### EXERCISE
Please print the full listing exactly.
[Begin RECORDED INFORMATION]
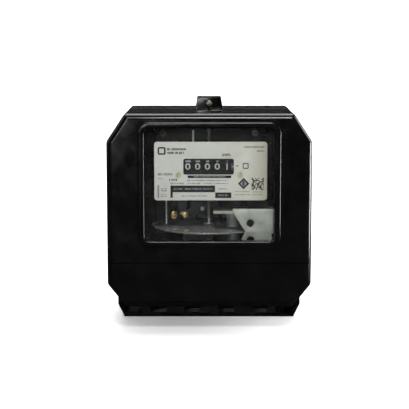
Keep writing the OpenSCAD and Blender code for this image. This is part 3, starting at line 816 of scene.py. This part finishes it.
class METER_OT_covers(Step, bpy.types.Operator):
    """Moulds the main cover and the terminal cover"""
    bl_idname = "meter.covers"
    bl_label = "Covers"

    def build(self, scene):
        case = scene.meter_case
        black = polished_phenolic("polished_phenolic", tuple(case.phenolic))
        finish_piece(checked(main_cover(case), "cover"), black, "main_cover", "black_phenolic", "cover")
        lower = checked(lower_cover(case), "terminal_cover")
        finish_piece(lower, black, "terminal_cover_set", "black_phenolic", "terminal_cover")


class METER_OT_base(Step, bpy.types.Operator):
    """Rounds the edges of the base and the terminal block and gives them their moulded finish"""
    bl_idname = "meter.base"
    bl_label = "Base and terminal block"

    def build(self, scene):
        case = scene.meter_case
        black = polished_phenolic("base_phenolic", tuple(case.phenolic), gloss=0.24)
        dark = marbled_phenolic("terminal_block_phenolic", tuple(case.block_phenolic))
        even_shading(softened_node("base", black, "meter", "black_phenolic", case.edge_softening, 3))
        even_shading(softened_node("terminal_block", dark, "meter", "block_phenolic", 0.3 * MM))


class METER_OT_window(Step, bpy.types.Operator):
    """Fits the window glass and its rubber gasket"""
    bl_idname = "meter.window"
    bl_label = "Window"

    def build(self, scene):
        dress(window_pane("window_glass_clear"), "window_glass")
        dress(matt_rubber("gasket_rubber_matt"), "window_gasket", "cover_gasket")


# ---- nameplate and register -------------------------------------------------

def ink_bar(width, height, x, z, y, depth):
    return box_piece("ink", (x - width / 2, y - depth, z - height / 2), (x + width / 2, y, z + height / 2))


def ink_words(rows, y, depth, seed):
    """Rows of short strokes that stand for small print. A row is (left, right, z, height)."""
    source = random.Random(seed)
    strokes = []
    for left, right, z, height in rows:
        x = left
        while x < right - 0.3 * MM:
            width = min(source.uniform(0.45, 0.8) * MM, right - x)
            tall = height * source.choice((0.72, 0.86, 1.0))
            strokes.append(ink_bar(width, tall, x + width / 2, z, y, depth))
            gap = 0.28 * MM if source.random() < 0.78 else 0.9 * MM
            x += width + gap
    return strokes


def lettering(name, body, height, centre, y, depth, weight=0.0):
    """Figures or letters that face the reader, standing in front of y.

    Their strokes are made bolder by weight.
    """
    deselect()
    bpy.ops.object.text_add(location=(0, 0, 0))
    text = bpy.context.object
    text.data.body = body
    text.data.align_x = "CENTER"
    text.data.align_y = "CENTER"
    text.data.size = height * 1.38
    text.data.extrude = depth / 2
    text.data.resolution_u = 4
    text.data.offset = weight
    bpy.ops.object.convert(target="MESH")
    text = added(name)
    low = min(v.co.y for v in text.data.vertices)
    high = max(v.co.y for v in text.data.vertices)
    for v in text.data.vertices:
        v.co.y -= (low + high) / 2
    text.rotation_euler = (math.pi / 2, 0, 0)
    text.location = (centre[0], y - depth / 2, centre[1])
    return settle(text)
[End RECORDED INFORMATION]
### ANSWER FOR THE TASK
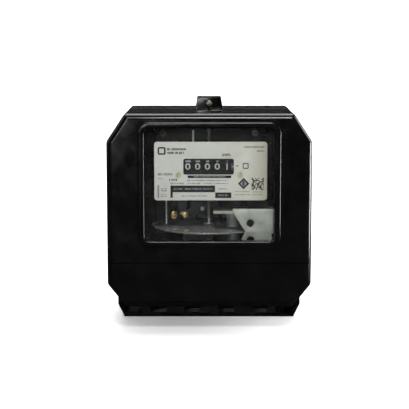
Keep writing the OpenSCAD and Blender code for this image. This is part 3, starting at line 816 of scene.py. This part finishes it.
class METER_OT_covers(Step, bpy.types.Operator):
    """Moulds the main cover and the terminal cover"""
    bl_idname = "meter.covers"
    bl_label = "Covers"

    def build(self, scene):
        case = scene.meter_case
        black = polished_phenolic("polished_phenolic", tuple(case.phenolic))
        finish_piece(checked(main_cover(case), "cover"), black, "main_cover", "black_phenolic", "cover")
        lower = checked(lower_cover(case), "terminal_cover")
        finish_piece(lower, black, "terminal_cover_set", "black_phenolic", "terminal_cover")


class METER_OT_base(Step, bpy.types.Operator):
    """Rounds the edges of the base and the terminal block and gives them their moulded finish"""
    bl_idname = "meter.base"
    bl_label = "Base and terminal block"

    def build(self, scene):
        case = scene.meter_case
        black = polished_phenolic("base_phenolic", tuple(case.phenolic), gloss=0.24)
        dark = marbled_phenolic("terminal_block_phenolic", tuple(case.block_phenolic))
        even_shading(softened_node("base", black, "meter", "black_phenolic", case.edge_softening, 3))
        even_shading(softened_node("terminal_block", dark, "meter", "block_phenolic", 0.3 * MM))


class METER_OT_window(Step, bpy.types.Operator):
    """Fits the window glass and its rubber gasket"""
    bl_idname = "meter.window"
    bl_label = "Window"

    def build(self, scene):
        dress(window_pane("window_glass_clear"), "window_glass")
        dress(matt_rubber("gasket_rubber_matt"), "window_gasket", "cover_gasket")


# ---- nameplate and register -------------------------------------------------

def ink_bar(width, height, x, z, y, depth):
    return box_piece("ink", (x - width / 2, y - depth, z - height / 2), (x + width / 2, y, z + height / 2))


def ink_words(rows, y, depth, seed):
    """Rows of short strokes that stand for small print. A row is (left, right, z, height)."""
    source = random.Random(seed)
    strokes = []
    for left, right, z, height in rows:
        x = left
        while x < right - 0.3 * MM:
            width = min(source.uniform(0.45, 0.8) * MM, right - x)
            tall = height * source.choice((0.72, 0.86, 1.0))
            strokes.append(ink_bar(width, tall, x + width / 2, z, y, depth))
            gap = 0.28 * MM if source.random() < 0.78 else 0.9 * MM
            x += width + gap
    return strokes


def lettering(name, body, height, centre, y, depth, weight=0.0):
    """Figures or letters that face the reader, standing in front of y.

    Their strokes are made bolder by weight.
    """
    deselect()
    bpy.ops.object.text_add(location=(0, 0, 0))
    text = bpy.context.object
    text.data.body = body
    text.data.align_x = "CENTER"
    text.data.align_y = "CENTER"
    text.data.size = height * 1.38
    text.data.extrude = depth / 2
    text.data.resolution_u = 4
    text.data.offset = weight
    bpy.ops.object.convert(target="MESH")
    text = added(name)
    low = min(v.co.y for v in text.data.vertices)
    high = max(v.co.y for v in text.data.vertices)
    for v in text.data.vertices:
        v.co.y -= (low + high) / 2
    text.rotation_euler = (math.pi / 2, 0, 0)
    text.location = (centre[0], y - depth / 2, centre[1])
    return settle(text)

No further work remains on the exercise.